--- START COLLECTED MATERIAL ---
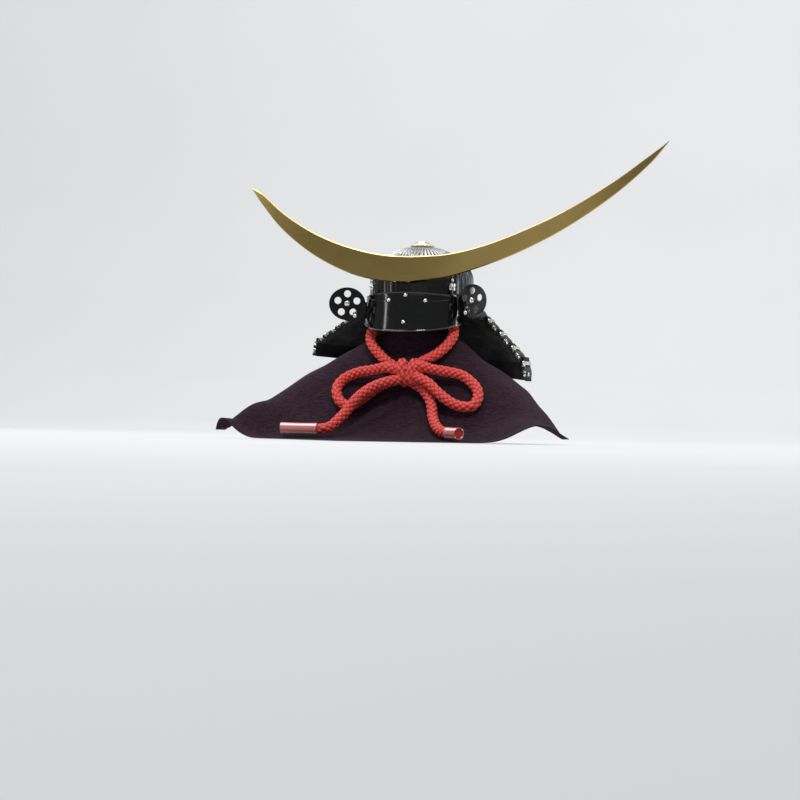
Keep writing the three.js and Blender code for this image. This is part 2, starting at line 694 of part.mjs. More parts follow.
function makePost() {
  const foot = clothTop + fitGap;
  const [innerRadius, innerRise] = [bowlRadius - bowlShell, domeRise - bowlShell];
  const under = (r) => seatHeight + domeHeightAt(r, innerRadius, innerRise) - fitGap - postRoom;
  const [headSide, headTop] = [postHeadRadius * 0.66, crownHoleRadius + 1];
  const flange = postRadius * 1.6;
  return turned([
    [0, foot], [flange, foot], [flange, foot + 3], [postRadius, foot + 6],
    [postRadius, under(postHeadRadius) - postHeadDepth], [postHeadRadius, under(postHeadRadius) - 2],
    [postHeadRadius, under(postHeadRadius)], [headSide, under(headSide) - 0.2],
    [headTop, under(headTop) - 0.2], [0, under(headTop) - 0.2],
  ], 18);
}
addPiece(model, "helmet_post", makePost(), plainWood);

// Chin cord: every stretch is cut where it goes into the knot
function knotSolid(grow) {
  const ball = new THREE.SphereGeometry(1, 12, 8);
  ball.scale(knotHalf.x + grow, knotHalf.y + grow, knotHalf.z + grow);
  ball.translate(knotAt.x, knotAt.y, knotAt.z);
  return closedBody(ball);
}
addPiece(model, "chin_cord_knot", knotSolid(0), redBraid);

const knotRoom = asManifold(knotSolid(fitGap + 0.3));
const asPoints = (route) => route.map(([x, y, z]) => new THREE.Vector3(x, y, z));
Object.entries(cordRoutes).forEach(([name, route]) => {
  const points = asPoints(route);
  const length = new THREE.CatmullRomCurve3(points, false, "centripetal").getLength();
  const steps = Math.max(6, Math.round(length / cordStep));
  const whole = asManifold(tube(points, cordRadius, cordSides, steps));
  const parts = whole.subtract(knotRoom).decompose();
  const largest = parts.reduce((a, b) => (b.volume() > a.volume() ? b : a));
  addPiece(model, name, fromManifold(largest), redBraid);
});
Object.entries(sleeveRoutes).forEach(([name, route]) => {
  addPiece(model, name, tube(asPoints(route), sleeveRadius, 10, 1), pinkTube);
});

export default model;
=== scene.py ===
"""Looks of the samurai helmet on its cloth-covered stand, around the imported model.

Lengths are millimetres in the tables and formulas, and metres once a mesh is made. +Z is up and the helmet faces -Y.
Angles round the helmet are degrees from the front, positive towards +X.
"""

import math

import bmesh
import bpy
import numpy as np
from mathutils import Matrix, Vector


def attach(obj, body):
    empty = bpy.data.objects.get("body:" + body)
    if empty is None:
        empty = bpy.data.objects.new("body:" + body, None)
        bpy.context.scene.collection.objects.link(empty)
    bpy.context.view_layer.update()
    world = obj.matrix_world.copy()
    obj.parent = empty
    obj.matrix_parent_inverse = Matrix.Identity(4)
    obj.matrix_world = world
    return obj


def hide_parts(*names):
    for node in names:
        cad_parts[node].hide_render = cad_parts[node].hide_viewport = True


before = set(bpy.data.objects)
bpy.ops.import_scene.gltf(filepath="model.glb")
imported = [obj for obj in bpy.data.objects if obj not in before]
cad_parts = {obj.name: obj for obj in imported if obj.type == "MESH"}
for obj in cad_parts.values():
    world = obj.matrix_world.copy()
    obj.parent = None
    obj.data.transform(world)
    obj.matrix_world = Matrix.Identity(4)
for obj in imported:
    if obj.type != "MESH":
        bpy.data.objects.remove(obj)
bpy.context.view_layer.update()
MM = 0.001
SIDES = {"left": -1, "right": 1}

# Sizes of the model, as in the CAD source
SEAT = 152.0
FIT_GAP = 0.3
PLATE = 1.6
BOWL = {"radius": 53.8, "wall": 12.0, "rise": 39.2, "plates": 62, "rib": 0.9, "shell": 1.8, "hole": 8.0}
BAND = {"depth": 12.0, "flare": 1.3}
VISOR = {"half": 59.0, "top": -1.0, "dip": 4.0, "depth": 39.0, "corner": 9.0, "flare": 8.6, "rim": 1.1}
LAME = {"count": 5, "length": 21.0, "lap": 3.6, "slope": 49.0, "last_length": 22.0, "last_slope": 82.0}
# The space between lames, how far they hang below the bowl's edge, their lean to one side, and where each begins
LAME_GAP, LAME_HANG, LAME_SWAY = 0.7, 9.0, 0.019
LAME_FRONTS = [64.0, 86.0, 86.0, 86.0, 86.0]
EAR = {"width": 38.0, "height": 34.0, "reach": 25.5, "angle": 58.15, "drop": 9.0, "tilt": 2.0, "yaw": 26.0}
EAR_HOLE, EAR_RING = 3.6, 10.4
CREST = {"width": 26.5, "thick": 1.5, "forward": 64.0, "middle": 8.0, "lift": 10.4, "bow": 0.0008, "bevel": 0.9}
ARMS = {"short": (185.0, 73.0), "long": (254.0, 120.6)}
CREST_ROWS = {
    "along": [0.0, 0.15, 0.3, 0.45, 0.62, 0.8, 0.93, 1.0],
    "short_lift": [0.0, 0.018, 0.085, 0.195, 0.375, 0.645, 0.905, 1.0],
    "long_lift": [0.0, 0.022, 0.1, 0.225, 0.405, 0.655, 0.875, 1.0],
    "short": [1.0, 1.01, 1.02, 0.96, 0.84, 0.66, 0.42, 0.08],
    "long": [0.98, 0.88, 0.8, 0.77, 0.68, 0.54, 0.34, 0.04],
}
STAND_TOP, STAND_HEIGHT = 34.0, 112.0
CLOTH_THICK, CLOTH_HALF, CLOTH_FORWARD = 1.2, 215.0, 115.0
SHOULDER = STAND_TOP + 4
CLOTH_TOP = STAND_HEIGHT + FIT_GAP + CLOTH_THICK
CLOTH_ROWS = {
    "angle": [0, 25, 45, 62, 90, 135, 180],
    "reach": [0.70, 0.72, 0.82, 0.94, 0.82, 0.56, 0.44],
    "fall": [3.0, 2.4, 1.4, 0.85, 1.0, 1.2, 1.3],
}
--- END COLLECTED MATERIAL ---
> DIRECTIONS FOR THIS TASK: On how many lines does the word "context" appear? Answer with only the number.

> ANSWER FOR THIS EXERCISE: 3